What is Query Expansion?
Query expansion is a retrieval technique that augments the original user query with additional terms, synonyms, related concepts, or alternative phrasings to improve retrieval coverage and recall. Rather than searching only for the exact query terms or embedding, expanded queries cast a wider net, increasing the likelihood of finding relevant information that might be expressed differently than the user's query. This addresses the vocabulary mismatch problem where relevant documents use different terminology than the query.
Expansion can be implemented through various approaches: adding synonyms from thesauri or word embeddings, including morphological variations (plurals, tenses), generating related queries using an LLM, extracting key concepts and adding related terms, or using pseudo-relevance feedback where an initial search's top results inform query expansion. Some systems generate multiple query variations and combine results from all of them, while others selectively add high-confidence expansions to the original query.

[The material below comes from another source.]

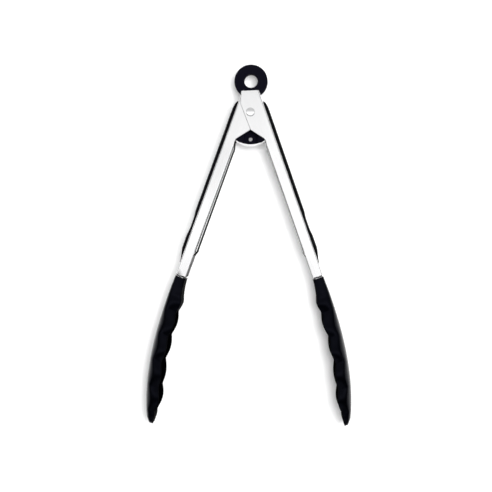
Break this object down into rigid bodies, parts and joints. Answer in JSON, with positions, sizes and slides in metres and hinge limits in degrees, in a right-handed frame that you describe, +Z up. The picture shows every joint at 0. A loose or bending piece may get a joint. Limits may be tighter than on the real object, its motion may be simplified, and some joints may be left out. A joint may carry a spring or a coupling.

Query expansion is particularly valuable in RAG systems where improving recall (finding all relevant information) is important, even if it comes with some precision tradeoff. It helps handle cases where users might not know the exact terminology used in documents or express queries informally. However, excessive expansion can introduce noise and retrieve irrelevant results, so expansion strategies must balance improved coverage against maintaining focus. Modern implementations often use LLMs to generate contextually appropriate query expansions.